Different projections have different uses. There's no one "correct" projection and anyway I've seen plenty of world maps using projections other than Mercator for quite a number of years now.
This is a very weird sounding pretense. Why does it matter if Africa in particular is bigger on the map compared to other countries and continents? How does area matter in general? It's not like we can infer anything useful from area comparisons. Also the map that is proposed (with the kinda-oval shape) is a map that I've seen a lot in school right next to now more common Mercator, and I'm from now here close to Africa.
Everyone knows Greenland is the real proponent of the Mercator projection. Using the unfair influence of their massive perceived size on the map to unfairly inflate their importance in global politics and economics. It's time to put Greenland back in its place.
All of the maps are awful at a global levels. If you fix one problem another comes up.

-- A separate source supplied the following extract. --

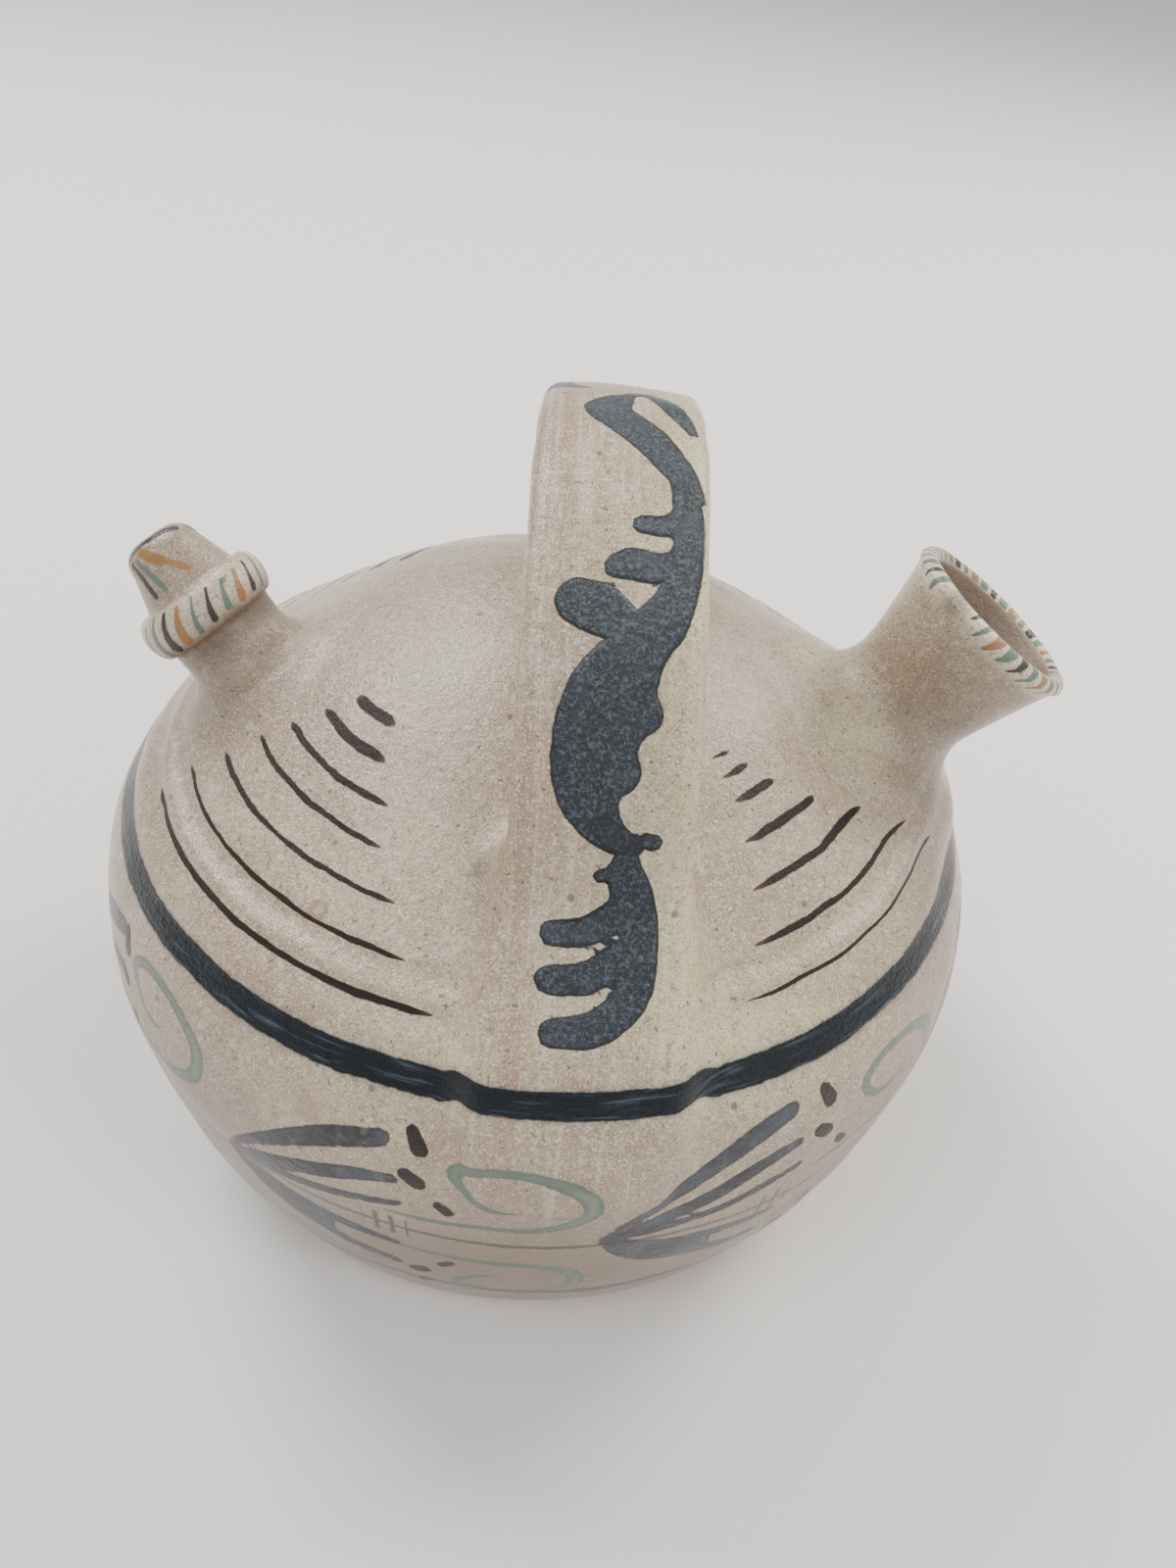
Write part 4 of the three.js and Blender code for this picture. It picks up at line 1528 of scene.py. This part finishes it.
    def arcs(self) -> None:
        """Lays the brown arcs on the dome."""
        thick = self.noise(self.point, 0.09, 2.0, 0.5)
        shaken = self.height + (self.mottle - 0.5) * 0.9
        amounts = []
        for fan in (self.tone.right_fan, self.tone.left_fan):
            amount, taper = self.fan(fan, shaken, thick)
            amounts.append(amount * self.skin)
            brown = self.mix(self.step(taper, 0.35, 0.95), self.tone.brown_thin, self.tone.brown)
            self.lay(amounts[-1], brown)
        self.brown = self.most(*amounts)

    def frieze(self) -> None:
        """Lays the green spirals, the washed leaves, and the stem with its ticks."""
        tone, step = self.tone, self.step
        edge = self.attribute("green") + self.wobble * 0.5
        green = self.mix(step(edge, -1.9, -0.2, 0.16, 0.0), tone.green, tone.slip)
        self.lay(step(edge, -0.28, 0.18, 1.0, 0.0) * 0.92, green)
        edge = self.attribute("wash") + self.wobble * 0.8
        self.wash = step(edge, -0.3, 0.2, 1.0, 0.0)
        wash = self.mix(step(self.mottle, 0.34, 0.62), tone.wash_dark, tone.wash)
        wash = self.mix(step(edge, -1.1, -0.25, 0.0, 0.6), wash, tone.wash_dark)
        wash = self.mix(step(self.edge, 0.54, 0.74, 0.0, 0.16), wash, tone.tan)
        self.lay(self.wash * 0.95, wash)
        gap = abs(self.height + (self.broad - 0.5) * tone.stem_sway - tone.stem_line)
        fold = (self.turn + tone.motif_start) % tone.motif_turn
        tick = step(abs(fold % tone.tick_spacing - tone.tick_spacing / 2), 0.18, 0.42, 1.0, 0.0)
        tick = tick * step(abs(fold - tone.tick_turn), 2.6, 2.9, 1.0, 0.0) * step(gap, 3.6, 4.6, 0.9, 0.0)
        self.lay(self.most(step(gap + self.wobble, 0.35, 0.85, 0.85, 0.0), tick) * self.skin, tone.brown)

    def bands(self) -> None:
        """Lays the thin band under the frieze and the broad one over it, which climbs on the strap."""
        tone, step = self.tone, self.step
        foot = abs(self.height - tone.foot_line) - tone.foot_line_half + self.wobble
        self.brushing = self.noise(self.vector(self.turn * 0.10, self.height, 0.0), 1.1, 4.0, 0.65)
        stepped = self.attribute("stepped")
        middle = stepped * tone.band_step + (tone.band_low + tone.band_high) / 2
        half = stepped * tone.band_spread + (tone.band_high - tone.band_low) / 2
        gap = abs(self.height - middle) - half + self.wobble * 0.9
        outer = (1.0 - self.neck) * (1.0 - self.inside)
        self.band = step(gap, -0.15, 0.3, 1.0, 0.0) * outer
        self.lay(step(gap, 0.0, 1.3, 0.35, 0.0) * outer, tone.wash)
        thin = self.mix(step(self.brushing, 0.4, 0.7), tone.wash_dark, tone.wash)
        self.lay(step(foot, -0.2, 0.35, 1.0, 0.0) * self.skin, thin)
        broad = self.mix(step(self.brushing, 0.52, 0.72, 0.0, 0.85), tone.band, tone.band_streak)
        self.lay(self.band, broad)

    def thick_enamel(self) -> None:
        """Lays the wrinkled blue strokes down the strap, with the dark knot over them."""
        tone, step, knot = self.tone, self.step, self.attribute("knot")
        self.enamel_gap = self.attribute("enamel") + self.wobble * 0.7
        self.enamel = step(self.enamel_gap, -0.18, 0.12, 1.0, 0.0)
        self.wrinkle = self.noise(self.point, 1.25, 4.0, 0.66, 0.4)
        blue = self.mix(step(self.wrinkle, 0.46, 0.66), tone.enamel, tone.enamel_light)
        for share, colour in (
            (step(self.grain, 0.58, 0.70, 0.0, 0.45), tone.soil),
            (step(self.mottle, 0.5, 0.75, 0.0, 0.35), tone.enamel_light),
            (step(self.enamel_gap, -0.6, -0.15), tone.enamel_edge),
            (self.most(step(abs(knot), 0.45, 0.1), step(knot, 0.0, -0.6, 0.0, 0.55)), tone.enamel_edge),
        ):
            blue = self.mix(share, blue, colour)
        self.lay(self.enamel, blue)

    def ring(self, neck: Neck, ring: StrokeRing) -> tuple[Wire, Wire]:
        """Short strokes side by side round a neck.

        Round the neck the strokes are folded onto one: across is the angle from the nearest stroke times the
        radius, slanted with the height, and each has its own length and width.

        Args:
            neck: The neck that they go round.
            ring: How many strokes there are and how they lie.

        Returns:
            The distance to the nearest stroke, negative in it, and its number.
        """
        x, y, up = (self.dot(self.point, axis) - float(neck.root @ axis) for axis in neck.turn.T)
        radius = self.math("SQRT", x * x + y * y)
        down = up - ring.middle
        count = ring.count / (2 * math.pi)
        turn = self.math("ARCTAN2", y, x) * count - down * (ring.slant / ring.half_length)
        turn = turn + down * down * ring.bend
        number = self.math("ROUND", turn)
        chance = self.random(number)
        length = (chance * 0.45 + 0.72) * ring.half_length
        width = (self.math("FRACT", chance * 7.31) * 0.6 + 0.65) * ring.half_width
        width = width * (1.0 - down / length * ring.taper)
        across = (turn - number) * (radius / count)
        past = self.most(abs(down) - length, 0.0)
        gap = self.math("SQRT", across * across + past * past) - width + self.wobble * 0.5
        if ring is self.tone.lip_ring:
            middle, top = self.tone.lip_middle_radius, self.tone.lip_top
            within = self.step(radius, middle, middle - 0.4) * self.step(up, top - 1.2, top - 1.6)
            gap = gap + self.most(within, self.attribute("smear")) * 6.0
        far = self.step(radius, ring.reach, ring.reach + 0.5) * 20.0
        low = self.step(up, ring.middle - 7.0, ring.middle - 8.0) * 20.0
        return gap + (far + low), number

    def short_strokes(self) -> None:
        """Lays the strokes on the spout's tip, the lip and the bead, and the frieze's black dots."""
        tones, laid = self.tone.stroke_tones, []
        for paint, start, end, half in self.tone.tip_strokes:
            gap = self.segment(self.point, *(self.spout.on_skin(*place) for place in (start, end)))
            laid.append(self.step(gap + self.wobble * 0.6 - half, -0.2, 0.15, 0.92, 0.0))
            self.lay(laid[-1], tones[paint])
        for neck, ring in ((self.mouth, self.tone.lip_ring), (self.spout, self.tone.bead_ring)):
            gap, number = self.ring(neck, ring)
            laid.append(self.step(gap, -0.25, 0.15, 0.94, 0.0))
            place = self.math("FLOORED_MODULO", number, float(len(ring.colours)))
            for i, paint in enumerate(ring.colours):
                self.lay(laid[-1] * self.math("COMPARE", place, float(i), 0.4), tones[paint])
        self.short = self.most(*laid)
        self.dots = self.step(self.attribute("black") + self.wobble * 0.5, -0.22, 0.12, 0.97, 0.0)
        self.lay(self.dots, self.tone.black)

    def relief(self) -> Wire:
        """The glaze's fine unevenness, and the enamel's thickness, as a normal. Distances are in metres."""
        normal = None
        for height, distance, strength in (
            (self.noise(self.point, 0.75, 3.0, 0.55), 0.0004, 0.6),
            (self.grain, 0.00020, 0.8),
            (self.streak * self.strap, 0.0006, 0.5),
            (self.step(self.enamel_gap, -0.9, 0.1, 1.0, 0.0), 0.0005, 0.9),
            (self.wrinkle * self.enamel, 0.0005, 0.8),
            (self.brushing * self.band, 0.0003, 0.6),
        ):
            normal = self.bump(height, distance, strength, normal)
        return normal

    def make(self) -> bpy.types.Material:
        """Lays every layer in turn and joins them to the shader.

        Dark paints shine less, so that they stay dark.

        Returns:
            The material.
        """
        self.ground()
        self.arcs()
        self.frieze()
        self.bands()
        self.thick_enamel()
        self.short_strokes()
        rough = (self.mottle - 0.5) * 0.30 + self.tone.roughness + self.inside * 0.2
        rough = self.math("SUBTRACT", rough, self.most(self.band, self.enamel) * 0.04, clamp=True)
        thick = self.most(self.enamel, self.short) * 0.66
        dark = self.most(self.band, self.brown, self.dots, self.wash, thick)
        inputs = {
            "Base Color": self.colour,
            "Roughness": rough + self.shade_and_dirt * 0.4 + self.brown * 0.18,
            "Normal": self.relief(),
            "Specular IOR Level": self.step(dark, 0.0, 1.0, 0.72, 0.22),
            "IOR": self.tone.refraction,
        }
        self.node("OutputMaterial", {0: self.wire("BsdfPrincipled", inputs)})
        return self.material


@dataclass
class Studio:
    """A pale floor, soft light and the camera at the photograph's angle. Sizes are in metres."""

    floor_half: float = 8.0
    floor_colour: tuple = (0.80, 0.785, 0.765)
    camera_place: tuple = (0.0011, -0.23118, 0.28008)
    camera_up: tuple = (-0.083, 0.629, 0.773)
    camera_back: tuple = (-0.0281, -0.7768, 0.6291)
    lens: float = 29.25
    sensor: float = 36.0
    lights: tuple = (
        ("window", (-0.95, 0.85, 1.45), 0.75, 31.0, (1.0, 0.98, 0.95)),
        ("lamp", (1.0, 0.75, 1.05), 0.6, 19.0, (1.0, 0.95, 0.87)),
        ("side", (1.0, -0.8, 1.05), 0.45, 9.0, (1.0, 0.98, 0.95)),
        ("fill", (-0.8, -0.8, 1.5), 0.7, 10.0, (0.97, 0.98, 1.0)),
    )
    sky: tuple = (0.95, 0.945, 0.93)
    sky_strength: float = 0.70
    aim: tuple = (0.0, 0.0, 0.08)

    def floor(self) -> bpy.types.Object:
        """A plain pale floor under the jug."""
        half = self.floor_half
        mesh = bpy.data.meshes.new("floor")
        corners = [(-half, -half, 0.0), (half, -half, 0.0), (half, half, 0.0), (-half, half, 0.0)]
        mesh.from_pydata(corners, [], [(0, 1, 2, 3)])
        floor = bpy.data.objects.new("floor", mesh)
        bpy.context.scene.collection.objects.link(floor)
        material = bpy.data.materials.new("pale floor")
        material.use_nodes = True
        shader = material.node_tree.nodes["Principled BSDF"]
        shader.inputs["Base Color"].default_value = (*self.floor_colour, 1.0)
        shader.inputs["Roughness"].default_value = 0.75
        mesh.materials.append(material)
        return floor

    def light(self) -> None:
        """Soft square lamps that look at the jug, and an even pale sky."""
        for name, place, size, power, colour in self.lights:
            lamp = bpy.data.lights.new(name, "AREA")
            lamp.shape = "SQUARE"
            lamp.size = size
            lamp.energy = power
            lamp.color = colour
            item = bpy.data.objects.new(name, lamp)
            item.location = place
            item.rotation_euler = (Vector(self.aim) - Vector(place)).to_track_quat("-Z", "Y").to_euler()
            bpy.context.scene.collection.objects.link(item)
        world = bpy.data.worlds.new("sky")
        world.use_nodes = True
        ground = world.node_tree.nodes["Background"]
        ground.inputs[0].default_value = (*self.sky, 1.0)
        ground.inputs[1].default_value = self.sky_strength
        bpy.context.scene.world = world

    def camera(self) -> None:
        """The camera where the photograph was taken from."""
        data = bpy.data.cameras.new("camera")
        data.sensor_fit = "VERTICAL"
        data.sensor_height = self.sensor
        data.lens = self.lens
        data.clip_start = 0.01
        data.clip_end = 50.0
        camera = bpy.data.objects.new("camera", data)
        back = Vector(self.camera_back).normalized()
        up = Vector(self.camera_up)
        up = (up - back * up.dot(back)).normalized()
        right = up.cross(back)
        turn = Matrix((right, up, back)).transposed().to_4x4()
        camera.matrix_world = Matrix.Translation(self.camera_place) @ turn
        bpy.context.scene.collection.objects.link(camera)
        bpy.context.scene.camera = camera


def main() -> None:
    """Builds the jug, dresses it and sets it in the studio."""
    studio = Studio()
    studio.floor()
    studio.light()
    studio.camera()
    body = ThrownBody()
    mouth = FillingMouth(body)
    spout = DrinkingSpout(body)
    strap = StrapHandle(body)
    jug = WaterJug(body, mouth, spout, strap)
    item = jug.build()
    found = jug.smooth_seams(item.data)
    GlazeFields(jug, Brushwork(body, strap)).write(item.data, found)
    jug.roughen(item.data, found)
    item.data.materials.clear()
    item.data.materials.append(GlazePainter(GlazedClay(), mouth, spout).make())
    item.data.polygons.foreach_set("material_index", np.zeros(len(item.data.polygons), int))
    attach(item, "root")
    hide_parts(*CLAY_NODES)
    log.info("glazed jug: %d points, %d triangles", len(item.data.vertices), len(item.data.polygons))


if __name__ == "__main__":
    main()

I am be surprised at the number of maps we look at today given that often we are looking at digital screens that could display an interactive globe as easily as a distorted old map.

Every 2D projection of a 3D surface will be wrong in some way. It's just a matter of which attributes you want yo compromise on and which you want to be accurate.

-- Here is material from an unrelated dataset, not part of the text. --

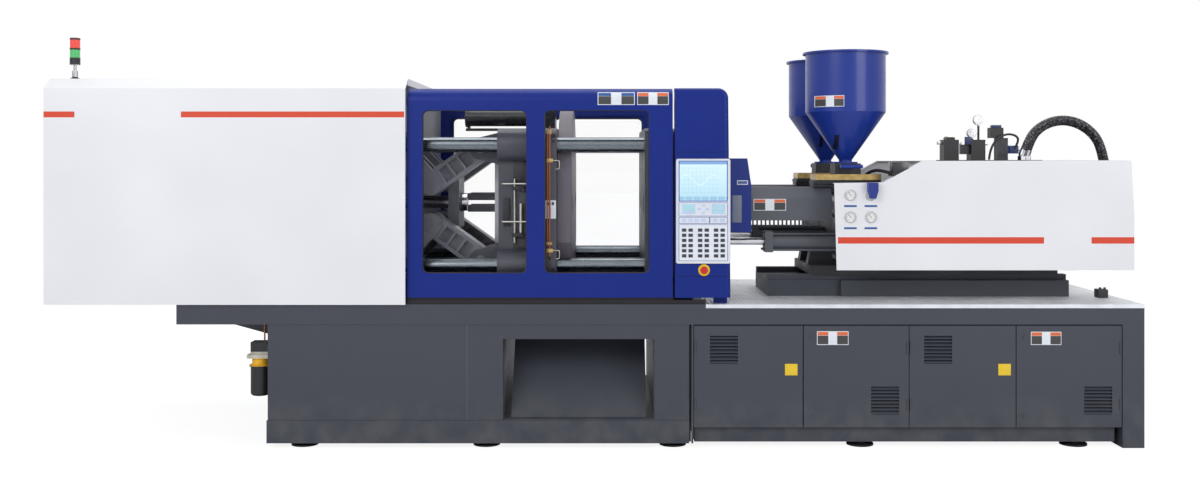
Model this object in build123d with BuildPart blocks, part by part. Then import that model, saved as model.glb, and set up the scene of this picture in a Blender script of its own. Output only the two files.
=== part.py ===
from build123d import *
import math
import os

# Two-component injection moulding machine with a toggle clamp and a rotary mould table.
# Millimetres. +X runs from the clamp end to the injection end, +Y to the rear side, +Z up.
# The origin is on the floor, under the middle of the machine.

os.makedirs("parts", exist_ok=True)

# Overall plan
END_LEFT = -3250.0
END_RIGHT = 3250.0
DECK_HALF = 750.0
FRAME_HALF = 745.0
HOOD_HALF = 770.0
BEAM_BOTTOM = 731.0
BEAM_TOP = 850.0
FLOOR_GAP = 28.0
SEAT = 0.3

# Lower frame
BEAM_LEFT = -2476.0
BED_LEFT = -1937.0
BED_RIGHT = 557.0
FRAME_JOIN = 571.0
BED_WALL = 25.0
PLINTH_TOP = 162.0
CHUTE_LEFT = -545.0
CHUTE_RIGHT = 351.0
CHUTE_BOTTOM = 167.0
CHUTE_TOP = 644.0
RAIL_Y = 420.0
RAIL_WIDTH = 120.0
RAIL_TOP = 900.0
SHEET_THICK = 5.0
DECK_LEFT = 656.0

# Cabinet doors under the injection end: left edge, right edge, side of the hinge
DOOR_BOTTOM = 123.0
DOOR_TOP = 723.0
DOOR_SPANS = ((586.0, 1229.0, "left"), (1235.0, 1857.0, "right"),
              (1861.0, 2489.0, "left"), (2494.0, 3116.0, "right"))
DOOR_DEPTH = 20.0
DOOR_SHEET = 3.0
VENT_SIZE = 165.0
VENT_PLACES = ((763.0, 581.0), (1716.0, 281.0), (2030.0, 581.0), (2977.0, 281.0))
VENT_SLATS = 8
LOCK_RADIUS = 13.0
LOCK_HEIGHTS = (183.0, 653.0)
HINGE_RADIUS = 7.0
HINGE_HEIGHTS = (256.0, 593.0)
KNUCKLE = 34.0
LEG_LEFT = 3121.0
CABINET_FRONT = -721.0

# Levelling feet
FOOT_X = (-1740.0, -650.0, 465.0, 1588.0, 2868.0)
FOOT_Y = 640.0
FOOT_RADIUS = 80.0

# Clamp unit
AXIS_Z = 1430.0
TIE_RADIUS = 45.0
TIE_Y = 540.0
TIE_Z = 367.0
PLATEN_HALF_Y = 640.0
PLATEN_HALF_Z = 464.0
FIXED_LEFT = 298.0
FIXED_RIGHT = 590.0
UNIT_Y = 343.0
RING_RADIUS = 62.5
RING_DEPTH = 40.0
NOZZLE_MOUTH = 150.0
MOVING_LEFT = -590.0
MOVING_RIGHT = -232.0
TABLE_LEFT = -230.0
TABLE_RIGHT = -144.0
TABLE_RADIUS = 600.0
TABLE_FLAT_Y = 556.0
REAR_LEFT = -1500.0
REAR_RIGHT = -1310.0
BOSS_RADIUS = 100.0

# Toggle: pivots of the upper half, as X and height over the clamp axis
PLATEN_PIVOT = (-710.0, 345.0)
KNEE_PIVOT = (-1020.0, 125.0)
REAR_PIVOT = (-1230.0, 345.0)
CROSS_PIVOT = (-1198.0, 150.0)
LINK_END = 70.0
PIN_RADIUS = 30.0
OPEN_HOLE = 42.0
CROSS_PIN = 26.0
LINK_Y = (250.0, 390.0)
CHEEKS_Y = ((205.0, 245.0), (395.0, 435.0))
REAR_CHEEKS_Y = ((210.0, 245.0), (395.0, 430.0))
CROSS_LINK_Y = (160.0, 200.0)
CROSS_HALF_Y = 140.0


def save(piece, name):
    """Label a finished piece and write it as its own file."""
    piece.part.label = name
    export_step(piece.part, f"parts/{name}.step")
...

As I understand it, Mercator mostly preserves relative distances between continents, at the expense of distorting continent shape & size. This is useful for ocean-based trade route calculation, which was a major concern when Mercator was introduced.

Most regions these days have a standard projection they use that best represents their country and modern GIS software can trivially reproject data in whatever format your project is using.

For example, in NZ, New Zealand Transverse Mercator is normally used. We used to use New Zealand Map Grid, which better represents our country, but the govt decided to switch the official one to better integrate with overseas data & software. Modern software allows you to trivially use either though.

Tl;Dr: map projections matter, but different ones are better for different purposes in different places. The African Union can use whatever they want, and everyone else can use what is most useful for their maps. No need for everyone to use the same system when we can use both.

This sort of strident campaigning language is such an unhelpful framing in which to discuss the relative merits of different map projections.

Every world map must trade off between different types of distortion. There's no principled reason to demand a map perfectly respect relative area at the expense of other characteristics.

Personally for general world maps I typically prefer so-called ‘compromise’ pseudocylindrical projections such as Robinson, which try to minimise all types of distortion as much as possible, but even the much-maligned Mercator has its place.

I like the idea of questioning status quo, but not so sure this makes a whole lot of sense in 2025.

Meerkartor was developed to project a 3D GLOBE onto a flat surface.

We already have non-meerkartor projections such as the classic globe that should be found in every class-room, and modern digital variations such as Google Earth.

And the meerkartor projections we do use:

In USA, the meerkartor projection centers on the USA.

In europe, the meerkartor projection centers on Europe.

And in asia, guess where the center is?

Why can't Africa just start using their own projection too, with their preferences?

We also need to decolonize contimental US! All white men must leave occupied land, and go to reserves in desert! Rest of the country will finaly live in harmony and socialism!
Very annoying that I cannot see the part of the site (something like 30 pixels) in Firefox on Android.
Is there a single argument in favor of this claim that is backed up in the references on this site? It doesn't look like it to me. The only secondary citation is on a website that is down and doesn't seem to be peer reviewed.
Calls it "correct the map", manages to write "Belguim" instead of "Belgium".
This is a projection favored by colonizers, because once people in power realize how big Africa is, they will want to conquer it.